In accordance with one outstanding aspect of the present invention, there is provided a method of controlling fluid flow control means, comprising producing a basic analog signal representative of desired output characteristics of the control means and a steady-state dither signal having a predetermined oscillation frequency, modifying the basic signal with the dither signal for producing a binary signal digitally representative of the basic analog signal, and controlling the flow control means with the binary signal, the dither signal having a waveform selected to pertinently modify the output characteristics of the control means. If the control means is of the type intrinsically having non-linear signal-to-output characteristics, the waveform of the dither signal may be selected in such a manner as to compensate for the non-linear characteristics and to produce either substantially linear characteristics or non-linear characteristics different from the initial non-linear characteristics.
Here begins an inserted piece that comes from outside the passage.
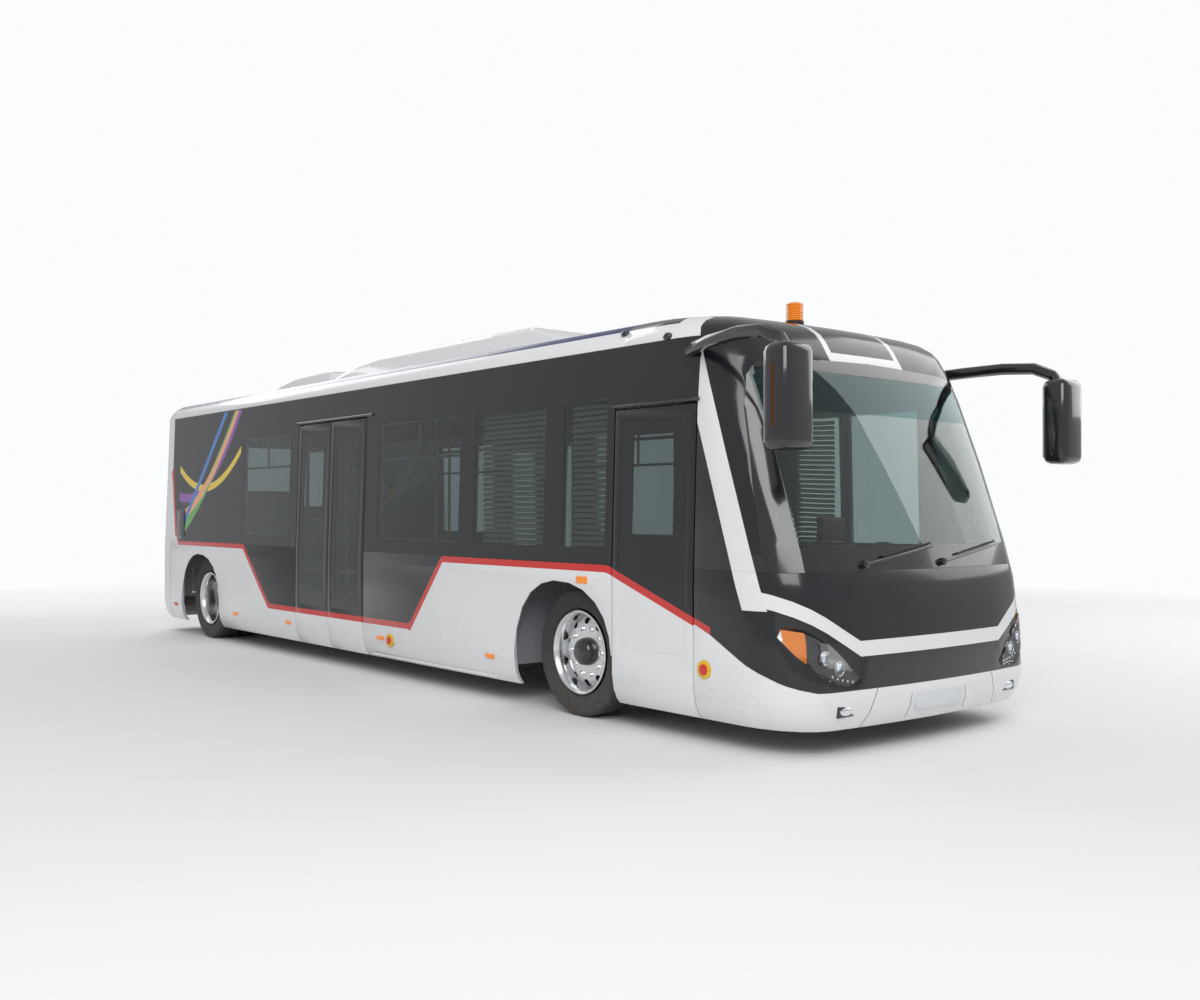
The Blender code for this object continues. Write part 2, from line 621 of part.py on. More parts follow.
# ---------------------------------------------------------------- floor and frame
def floor_and_frame():
    inner = WALL + FIT
    slab_low = FLOOR_TOP - FLOOR
    slab = region(CAB_FRONT, PLATFORM_FRONT, slab_low, FLOOR_TOP, -HALF_WIDTH, HALF_WIDTH)
    platform = region(PLATFORM_FRONT - FLOOR, PLATFORM_END, PLATFORM_TOP - FLOOR, PLATFORM_TOP,
                      -HALF_WIDTH, HALF_WIDTH)
    riser = region(PLATFORM_FRONT - FLOOR, PLATFORM_FRONT, slab_low, PLATFORM_TOP, -HALF_WIDTH, HALF_WIDTH)
    join(slab, platform, riser)
    for side in (-1, 1):
        for station, inner_wall in ((0.0, WELL_INNER_FRONT), (WHEELBASE, WELL_INNER_REAR)):
            span = sorted((side * inner_wall, side * 2.0))
            foot = slab_low if station < PLATFORM_FRONT else PLATFORM_TOP - FLOOR
            join(slab, region(station - WELL_FRONT - SHEET, station + WELL_REAR + SHEET, foot,
                              WELL_TOP + SHEET, *sorted((side * (inner_wall - SHEET), side * HALF_WIDTH))))
            cut(slab, region(station - WELL_FRONT, station + WELL_REAR, -1.0, WELL_TOP, *span))
    keep(slab, hull(inner, open_below=True))
    finish(slab, "cabin_floor", "floor_vinyl")

    top = slab_low - FIT
    upper_top = PLATFORM_TOP - FLOOR - FIT
    post_end = PLATFORM_FRONT + 2 * RAIL_HALF
    frame = box(-HALF_WIDTH, HALF_WIDTH, REAR_MEMBER, REAR_MEMBER + 0.07, 0.30, 0.40)
    keep(frame, hull(inner, open_below=True))
    for side in (-1, 1):
        span = sorted((side * (RAIL_X - RAIL_HALF), side * (RAIL_X + RAIL_HALF)))
        join(frame, box(*span, CAB_FRONT, post_end, RAIL_BOTTOM, top))
        join(frame, box(*span, PLATFORM_FRONT + FIT, post_end, RAIL_BOTTOM, upper_top))
        join(frame, box(*span, PLATFORM_FRONT + FIT, REAR_MEMBER + 0.08, UPPER_RAIL_BOTTOM, upper_top))
        join(frame, box(*span, REAR_MEMBER - 0.01, REAR_MEMBER + 0.08, 0.29, upper_top))
    for station in CROSS_MEMBERS:
        member = box(-HALF_WIDTH, HALF_WIDTH, station, station + 0.07, RAIL_BOTTOM - 0.015, top - 0.001)
        join(frame, keep(member, hull(inner, open_below=True)))
    return frame


def wheels_and_axles(frame):
    """Tyres, rims, knuckles and both axles."""
    for side, word in SIDES:
        centre = side * (TYRE_FACE - TYRE_WIDTH / 2)
        tyre(centre, 0.0, "front_tyre_" + word)
        front_rim(side, centre, "front_rim_" + word)
        knuckle(side, word)
        tyre(centre, WHEELBASE, f"rear_tyre_{word}_outer")
        tyre(centre - side * TWIN_PITCH, WHEELBASE, f"rear_tyre_{word}_inner")
        rear_rim(side, centre, "rear_rim_" + word)
    front_axle()
    rear_axle(frame)


def tyre(centre, station, name):
    half = TYRE_WIDTH / 2
    bead = RIM_SEAT + 0.0003
    tread = TYRE_RADIUS / math.cos(math.pi / WHEEL_SEGMENTS)     # so that a flat of the tread stands on the ground
    profile = ((-half * 0.80, bead), (-half, RIM_FLANGE + 0.085), (-half * 0.97, tread - 0.030),
               (-half * 0.80, tread), (half * 0.80, tread), (half * 0.97, tread - 0.030),
               (half, RIM_FLANGE + 0.085), (half * 0.80, bead))
    item = revolve(profile, (centre, station, TYRE_RADIUS))
    finish(item, name, "tyre_rubber", smooth=True, pivot=(centre, station, TYRE_RADIUS))


FLANGE_AT = TYRE_WIDTH / 2 * 0.80 + 0.0045   # inner face of a rim flange from the tyre's middle
RIM_WALL = 0.012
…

If the control means is of the type intrinsically having linear signal-to-output characteristics, then the waveform of the dither signal may be selected to modify the intrinsically linear characteristics into non-linear characteristics not only approximating the initially given basic analog signal but satisfying prescribed operational requirements.

In accordance with another outstanding aspect of the present invention, there is provided a device for controlling fluid flow control means, comprising means for producing a basic analog signal representative of desired output characteristics of the control means, means for producing a steady-state dither signal having a predetermined oscillation frequency, means for modifying the basic analog signal and producing a binary signal digitally representative of the basic analog signal, and means for controlling the flow control means with the binary signal, the aforesaid dither signal having a waveform selected to pertinently modify the output characteristics of the control means.
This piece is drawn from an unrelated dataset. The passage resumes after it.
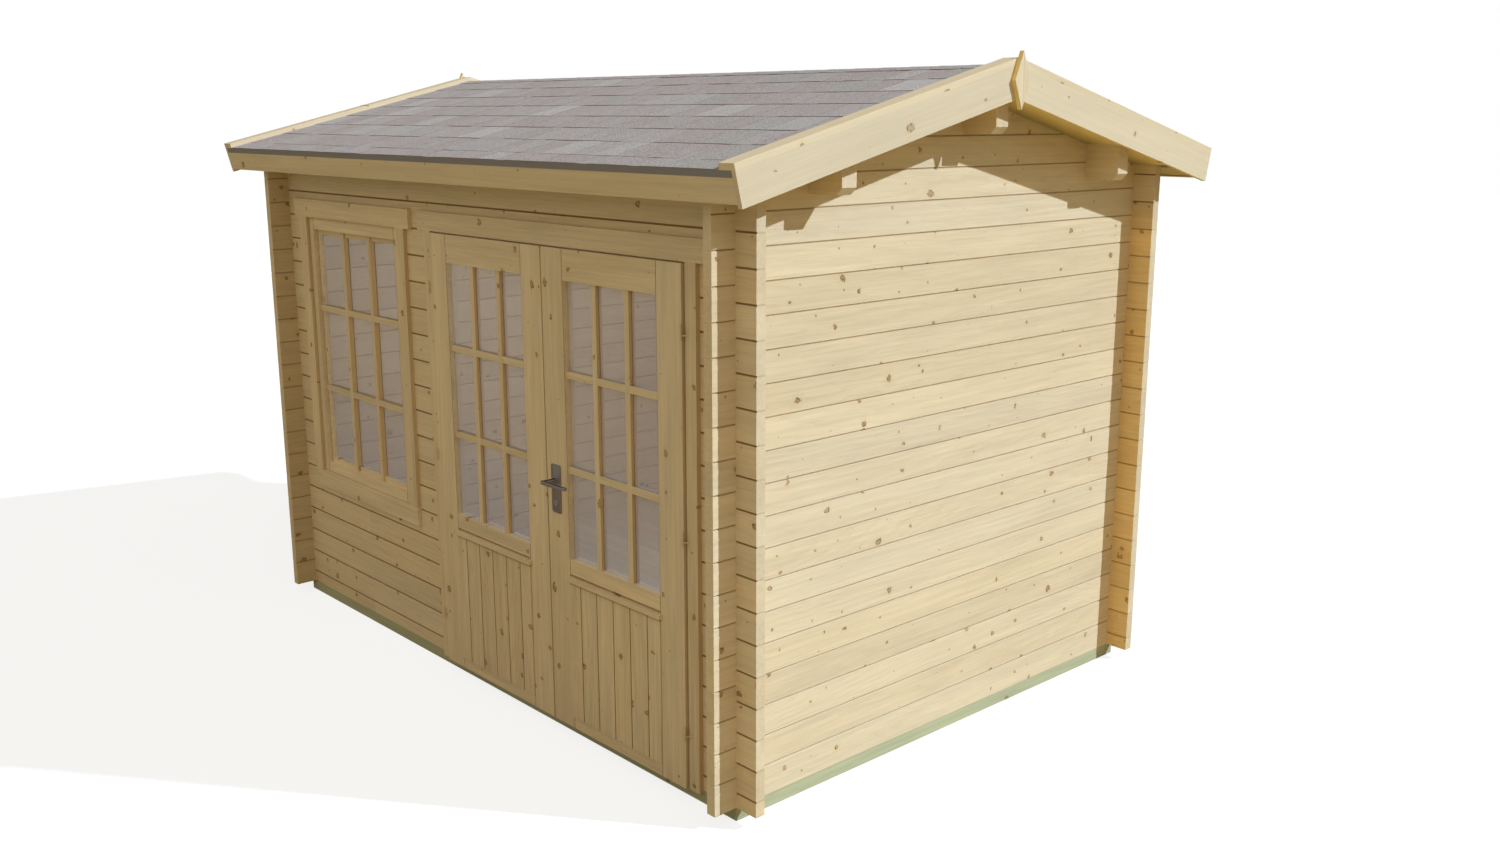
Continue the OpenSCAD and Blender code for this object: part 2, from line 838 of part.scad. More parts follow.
foundation_beams();
floor_joists();
floor_boards();
front_wall_left();
front_wall_under_window();
front_wall_middle();
front_wall_right();
front_wall_top();
rear_wall();
left_gable_wall();
right_gable_wall();
purlins();
front_roof_boards();
rear_roof_boards();
front_shingles();
rear_shingles();
eave_boards();
verge_soffits();
left_front_barge_board();
left_rear_barge_board();
right_front_barge_board();
right_rear_barge_board();
cover_laths();
finials();
window_casing();
window_frame();
window_sash();
window_bars();
window_glass();
door_frame();
door_casing();
casing_hinges();
left_door_frame();
left_door_panel();
left_door_glass();
left_door_bars();
left_door_drip_bar();
left_door_hinges();
right_door_frame();
right_door_panel();
right_door_glass();
right_door_bars();
right_door_drip_bar();
right_door_hinges();
door_handle_plates();
door_handle();
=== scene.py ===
"""Finishes of a log garden house: planed spruce, treated beams, felt shingles, glass and metal."""

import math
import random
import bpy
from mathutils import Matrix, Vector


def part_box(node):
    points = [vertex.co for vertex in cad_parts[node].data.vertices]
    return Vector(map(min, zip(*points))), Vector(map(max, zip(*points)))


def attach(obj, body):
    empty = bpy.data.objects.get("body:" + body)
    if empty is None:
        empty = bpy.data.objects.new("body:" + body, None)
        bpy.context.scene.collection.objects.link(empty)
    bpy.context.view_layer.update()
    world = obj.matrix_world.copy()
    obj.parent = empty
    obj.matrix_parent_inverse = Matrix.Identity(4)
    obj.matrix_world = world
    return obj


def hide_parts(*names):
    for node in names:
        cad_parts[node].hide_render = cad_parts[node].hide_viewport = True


bl_info = {
    "name": "Garden House Finishes",
    "version": (1, 0, 0),
    "blender": (4, 5, 0),
    "location": "3D View > Sidebar > Garden House",
    "description": "Paints a log garden house and adds its shingles, boards and handle",
    "category": "Object",
}

import bmesh
import bpy
from bpy.props import FloatProperty, FloatVectorProperty, PointerProperty
from mathutils import Matrix, Vector

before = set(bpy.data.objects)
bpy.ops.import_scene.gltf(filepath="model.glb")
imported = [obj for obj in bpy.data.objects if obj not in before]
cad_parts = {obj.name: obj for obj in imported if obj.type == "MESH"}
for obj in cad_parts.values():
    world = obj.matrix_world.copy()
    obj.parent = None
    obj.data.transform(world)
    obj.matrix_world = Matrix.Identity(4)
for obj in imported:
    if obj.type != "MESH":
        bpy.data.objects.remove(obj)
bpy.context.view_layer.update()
SQUARELY = 0.7  # least share of its facing that a face turns to an axis to count as looking along it
SHARP_ANGLE = math.radians(40)  # edges that turn more than this are eased
COURSE_LENGTH = 1.12  # length of a course of shingles, in exposures
CAP_LENGTH = 1.15  # length of a ridge cap shingle, in exposures
BLACK = (0.0, 0.0, 0.0)
WHITE = (1.0, 1.0, 1.0)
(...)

The term "linear" characteristics of flow control means herein referred to means such a relationship in which the flow rate of fluid through the control means varies in direct proportion to the signal which varies continuously with a variable such as time or control voltage. The "non-linear" characteristics thus refer to characteristics lacking in such a relationship.
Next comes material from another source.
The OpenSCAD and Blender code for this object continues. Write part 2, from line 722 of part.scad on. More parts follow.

The features and advantages of the method and device according to the present invention will become more apparent from the following description taken in conjunction with the accompanying drawings, in which:

FIG. 1 is a schematic view showing a general arrangement of a carburetor of an automotive internal combustion engine;

FIG. 2 is a block diagram illustrating an example of an electric control circuit for use with a solenoid operated fluid flow control valve incorporated in, for example, the fuel and air supply arrangement of the carburetor shown in FIG. 1;

FIGS. 3a to 3d are diagram showing examples of the waveforms (indicated by full lines) of the signals produced in the control circuit shown in FIG. 2 and preferred examples of the waveforms of the signals which may be produced in accordance with the present invention;

FIG. 4 is a graph showing examples of the relationship between the variation in the theoretical flow rates of different types of solenoid operated fluid flow control valves and the variation in the flow rates actually achieved by the valve;

FIG. 5a is a diagram showing part of the waveform illustrated in FIG. 3b;

FIG. 5b is a graph showing the flow rate characteristics resulting from the dither signal illustrated in FIG. 5a;

FIGs. 6a, 7a and 8a are similar to FIG. 5a but show preferred examples of the waveforms of the dither signals which can be utilized in accordance with the present invention; and

FIGS. 6b, 7b and 8b are similar to FIG. 5b but show the flow characteristics resulting from the dither signals having the waveforms illustrated in FIGS. 6a, 7a and 8a, respectively.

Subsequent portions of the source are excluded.